Мощная мысль Лермонтова оттенялась исключительным по силе наитием. Пронизывая творчество поэта, эти качества находят подтверждение в фактах его биографии, увы, изобилующей многими белыми пятнами.
Участвуя в беседах со славянофилами А. С. Хомяковым и Ю. Ф. Самариным, Лермонтов, по сохранившимся сведениям, был единодушен с ними в отношении к отечественной культуре, но оспаривал ряд позиций славянофилов. В первую очередь – идеализацию Московской Руси и псевдо-крестьянское, «лубочное» понимание русского бытия. «Москва сороковых годов принимала деятельное участие за мурмолки и против них…», – не без сарказма характеризовал брожение умов А. И. Герцен. Надуманность учения в известной степени обличал далёкий от славянофильских «картинок» суровый быт русской деревни, а известную «пришлость» учения подчёркивает влияние на славянофилов немецкого классического идеализма Шеллинга и романтизма Гегеля.
Отдельной и совершенно не исследованной темой в творчестве поэта является своего рода «графическое» ощущение времени, а если быть точным, – умение Лермонтова художественными средствами изобразить движение и скорость. Будучи исключительно одарённым рисовальщиком, поэт мастерски передавал движение в пространстве. Об этом свидетельствуют полные динамики батальные сцены, изображающие лошадей и всадников. Поразительно, но бегущая лошадь в рисунках Лермонтова более естественна и убедительна, нежели у кого-либо из русских и зарубежных рисовальщиков его эпохи! Помимо графического таланта и живописных данных поэт наделён был редким музыкальным даром: играл на скрипке, рояле, пел арии из своих любимых опер и сам писал музыку; был очень сильным математиком: решал и составлял сложные математические задачи и ребусы, слыл очень сильным шахматистом. Факт разносторонней одарённости и многообразие форм применения таланта даёт основания полагать, что именно универсальность Лермонтова была предпосылкой для восприятия им мира в нескольких измерениях, включая время и пространство. Проявляясь ярко и ёмко, разносторонне одарённая натура поэта делала возможным широкомасштабный охват бытия, в то время как великий дар Слова позволял Лермонтову творить с помощью феерического по красоте стиля.
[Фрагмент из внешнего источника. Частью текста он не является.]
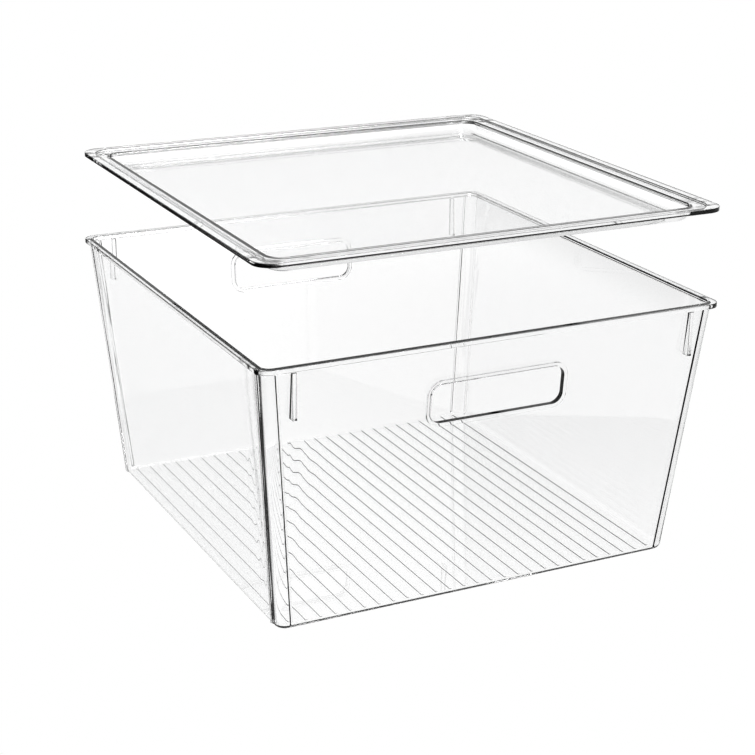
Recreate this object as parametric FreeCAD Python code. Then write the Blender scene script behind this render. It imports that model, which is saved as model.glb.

1. Любопытно, что доязыческая Русь в качестве духовного и культурного феномена не изучается нигде — даже в России! В этой ипостаси её не проходят не только в школьных учебниках и вузовских программах, но не рассматривают и в науке, за исключением «закрытых» диссертаций отдельных учёных-энтузиастов, без всякой поддержки государства изучающих политеистические или этнические религии. Факт этот говорит о том, что беспамятны и «безмолвны» как российские власти, так и «послушный им народ». Возможно, по своей эпической мощи и пластической красоте «русские боги» не смогут на равных «тягаться» с греческими. Но что из того?! Да и кто знает: если учесть, что христианский мир на протяжении всей своей истории сохранял, продолжает хранить, лелеять и изучать (по факту – приумножая в исследованиях) культуру древнего языческого мира, чего не скажешь про его русский эквивалент, то, может, не всё так однозначно. К примеру, выдающийся специалист по славянскому фольклору Ю. И. Смирнов, отмечая общее наследие греческой мифологии и славянской, определяющее сходство сюжетов, – по древности отдаёт предпочтение славянским сказаниям. Говоря о Сцилле и Харибде у греков, Смирнов приводит их славянский аналог – Горы Толкучие, которые то сходятся, то расходятся, мешая русским героям проскочить их. «Но про Одиссея-то все знают, а наш собственный сюжет – не знают», – отмечает Смирнов («ЛГ», 2013, № 13. «Фольклор, которого мы не знаем»). Словом, славянский эпос до сих пор остаётся тайной за семью печатями, сбивать которые, впрочем, не входит в нашу задачу. Во всяком случае, духовное и моральное богатство русских мифов заслуживает лучшей участи, нежели захоронение ключей к ним в архивах и запасниках музеев. Уже потому, что эпическая мощь славянского язычества легла в основу культуры славянских народов, включая исторически и культурно наиболее жизнеспособный из них – русский народ.
2. Впервые опубликовано: «Новое время». 1916. 18 июля. № 14499.
3. Литературное наследство. Т. 45–46. М. 1948. С. 648.